··· RECORDS FOR THE TASK
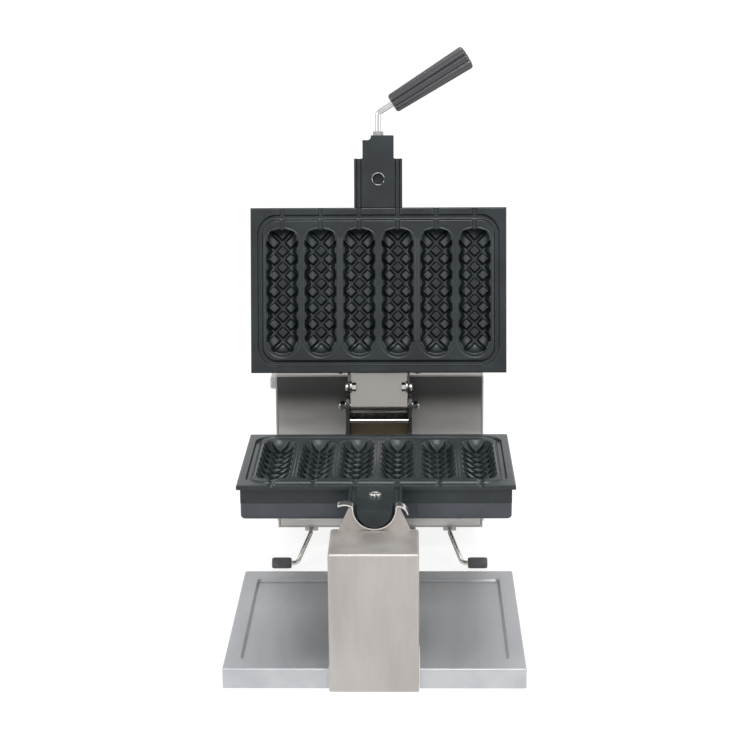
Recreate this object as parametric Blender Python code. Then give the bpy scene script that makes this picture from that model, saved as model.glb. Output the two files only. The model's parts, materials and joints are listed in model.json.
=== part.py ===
"""Corn dog waffle maker: two hinged baking irons that turn together between a front column and a control box.

Metres, +Z up, +X to the right and +Y to the back. The origin lies on the counter, under the middle of the
lower baking plate. The irons are modelled closed, and the empty on the lid's hinge opens them to rest.
"""

import math

import bmesh
import bpy
from mathutils import Matrix, Vector

# Fits shared by all pieces
seat_gap = 0.0003
overrun = 0.002
weld_distance = 0.000001
sheet = 0.0015
round_sides = 20
small_sides = 12
shaft_sides = 12
head_sides = 8
bend_steps = 3
heater_bend_steps = 2
flute_points = 3
rod_sides_resolution = 3

# Baking irons: one cast plate and one pressed heater cover for each half
plate_width = 0.305
plate_length = 0.197
rotor_height = 0.1707
rim_thickness = 0.005
body_inset = 0.004
body_depth = 0.0162
cast_draft = 0.0006
cover_height = 0.0192
cover_wall = 0.0018
cover_corner = 0.0045
cover_corner_steps = 2

# Waffle cavities: a trough with raised diamond pads, so that diagonal ribs bake between the pads
cavity_count = 6
cavity_wall = 0.00868
cavity_depth = 0.0145
cavity_side_margin = 0.0189
cavity_front_margin = 0.0245
cavity_rear_margin = 0.0220
cavity_end_reach = 0.0100
cavity_end_steps = 3
cavity_floor_angle = 58.0
cavity_levels = 2
pad_pitch = 0.0195
pad_rib_width = 0.0042
pad_rib_height = 0.0030
pad_edge_step = 0.0017
pad_draft = 0.0007
pad_edge_share = 0.8

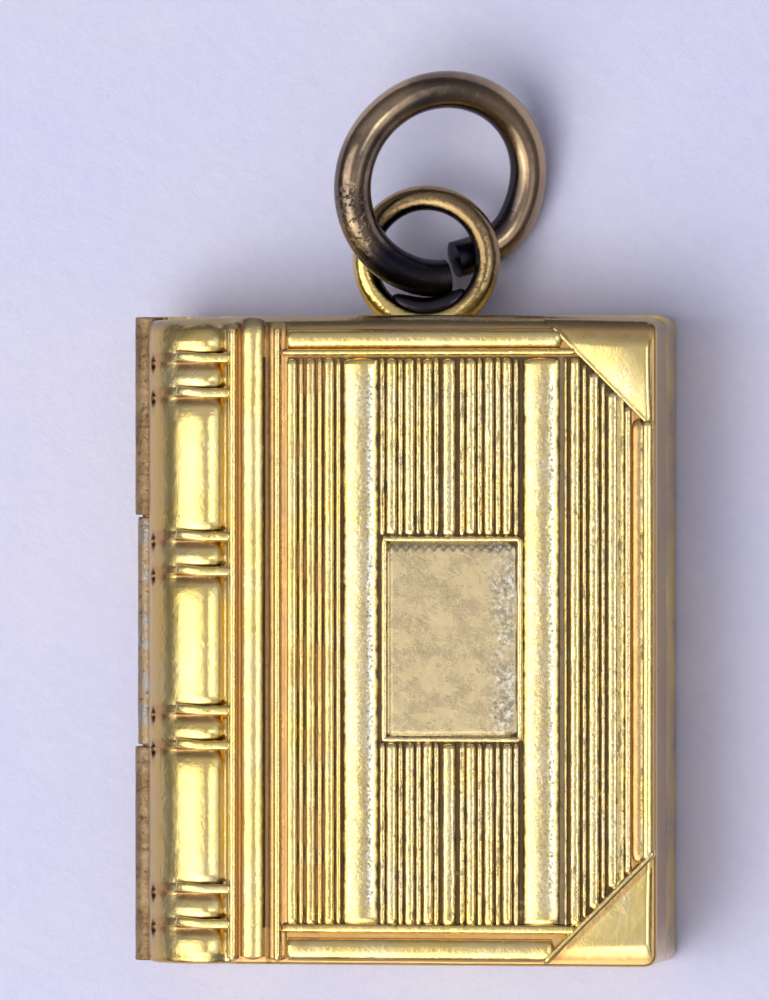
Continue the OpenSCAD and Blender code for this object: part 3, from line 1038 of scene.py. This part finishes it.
class LOCKET_OT_front_shell(bpy.types.Operator):
    """Makes the front half's sheet metal, with the rounded spine and its crowned panels"""
    bl_idname = "locket.front_shell"
    bl_label = "Front shell"

    def execute(self, context):
        sizes = case()
        rim_z = sizes.thickness / 2 + sizes.rim_gap / 2
        crest_h = spine_crest_z() - rim_z
        centre_h = crest_h - sizes.spine_r
        middle = spine_middle_x()
        bands = sorted(spine_band_ys())
        panel_edges = [-sizes.head_y] + bands + [sizes.head_y]
        shoulder_r = 0.70
        valley_r = 0.10
        tail = []
        for degrees in (4, 8, 12, 16, 20, 25, 30, 36, 42):
            turn = math.radians(degrees)
            x = middle + shoulder_r * math.sin(turn)
            tail.append((x, crest_h - shoulder_r * (1.0 - math.cos(turn)), math.sin(turn)))
        for degrees in (30, 18, 5):
            x, h, nx = tail[-1]
            before = math.asin(nx)
            turn = math.radians(degrees)
            x += valley_r * (math.sin(before) - math.sin(turn))
            tail.append((x, h - valley_r * (math.cos(turn) - math.cos(before)), math.sin(turn)))
        face_h = floor_z() - rim_z
        tail += [(middle + 0.65, tail[-1][1], 0.0), (middle + 0.75, face_h, 0.0)]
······
▶ REQUIRED WORK
Please restate the records in full, word for word.

▶ OUTPUT FOR THIS TASK
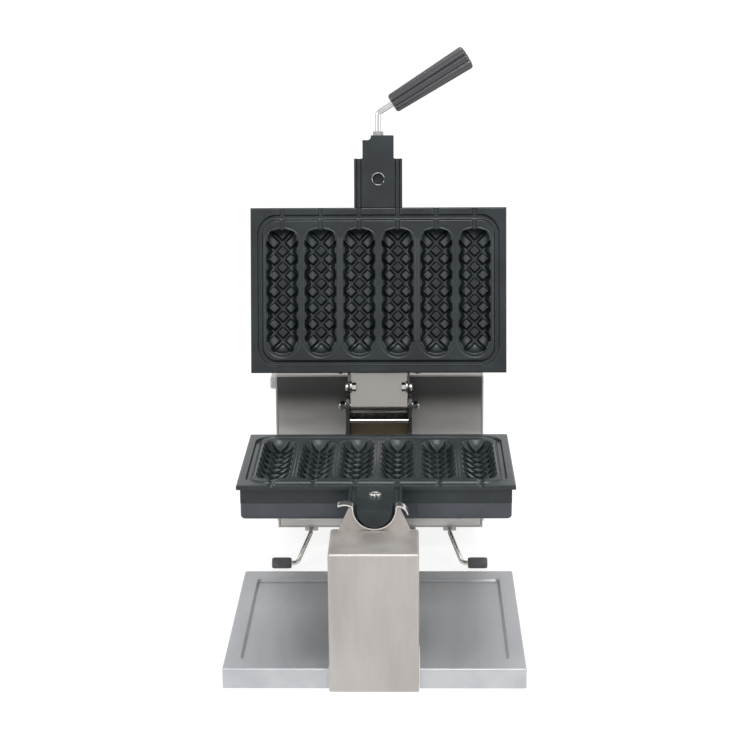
Recreate this object as parametric Blender Python code. Then give the bpy scene script that makes this picture from that model, saved as model.glb. Output the two files only. The model's parts, materials and joints are listed in model.json.
=== part.py ===
"""Corn dog waffle maker: two hinged baking irons that turn together between a front column and a control box.

Metres, +Z up, +X to the right and +Y to the back. The origin lies on the counter, under the middle of the
lower baking plate. The irons are modelled closed, and the empty on the lid's hinge opens them to rest.
"""

import math

import bmesh
import bpy
from mathutils import Matrix, Vector

# Fits shared by all pieces
seat_gap = 0.0003
overrun = 0.002
weld_distance = 0.000001
sheet = 0.0015
round_sides = 20
small_sides = 12
shaft_sides = 12
head_sides = 8
bend_steps = 3
heater_bend_steps = 2
flute_points = 3
rod_sides_resolution = 3

# Baking irons: one cast plate and one pressed heater cover for each half
plate_width = 0.305
plate_length = 0.197
rotor_height = 0.1707
rim_thickness = 0.005
body_inset = 0.004
body_depth = 0.0162
cast_draft = 0.0006
cover_height = 0.0192
cover_wall = 0.0018
cover_corner = 0.0045
cover_corner_steps = 2

# Waffle cavities: a trough with raised diamond pads, so that diagonal ribs bake between the pads
cavity_count = 6
cavity_wall = 0.00868
cavity_depth = 0.0145
cavity_side_margin = 0.0189
cavity_front_margin = 0.0245
cavity_rear_margin = 0.0220
cavity_end_reach = 0.0100
cavity_end_steps = 3
cavity_floor_angle = 58.0
cavity_levels = 2
pad_pitch = 0.0195
pad_rib_width = 0.0042
pad_rib_height = 0.0030
pad_edge_step = 0.0017
pad_draft = 0.0007
pad_edge_share = 0.8

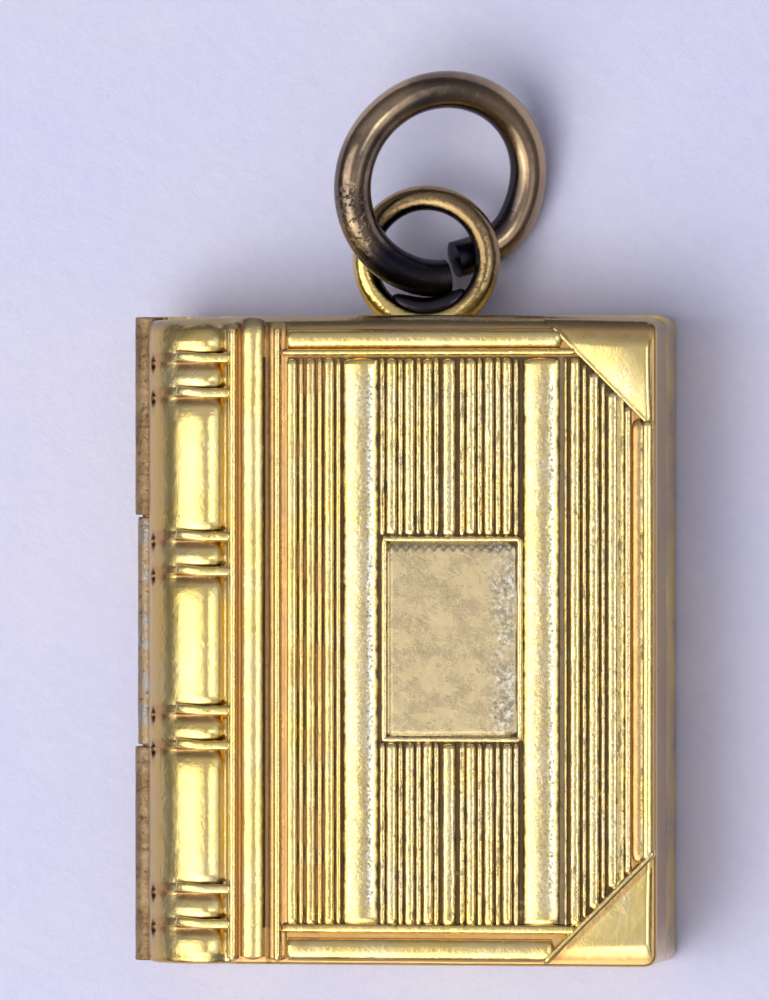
Continue the OpenSCAD and Blender code for this object: part 3, from line 1038 of scene.py. This part finishes it.
class LOCKET_OT_front_shell(bpy.types.Operator):
    """Makes the front half's sheet metal, with the rounded spine and its crowned panels"""
    bl_idname = "locket.front_shell"
    bl_label = "Front shell"

    def execute(self, context):
        sizes = case()
        rim_z = sizes.thickness / 2 + sizes.rim_gap / 2
        crest_h = spine_crest_z() - rim_z
        centre_h = crest_h - sizes.spine_r
        middle = spine_middle_x()
        bands = sorted(spine_band_ys())
        panel_edges = [-sizes.head_y] + bands + [sizes.head_y]
        shoulder_r = 0.70
        valley_r = 0.10
        tail = []
        for degrees in (4, 8, 12, 16, 20, 25, 30, 36, 42):
            turn = math.radians(degrees)
            x = middle + shoulder_r * math.sin(turn)
            tail.append((x, crest_h - shoulder_r * (1.0 - math.cos(turn)), math.sin(turn)))
        for degrees in (30, 18, 5):
            x, h, nx = tail[-1]
            before = math.asin(nx)
            turn = math.radians(degrees)
            x += valley_r * (math.sin(before) - math.sin(turn))
            tail.append((x, h - valley_r * (math.cos(turn) - math.cos(before)), math.sin(turn)))
        face_h = floor_z() - rim_z
        tail += [(middle + 0.65, tail[-1][1], 0.0), (middle + 0.75, face_h, 0.0)]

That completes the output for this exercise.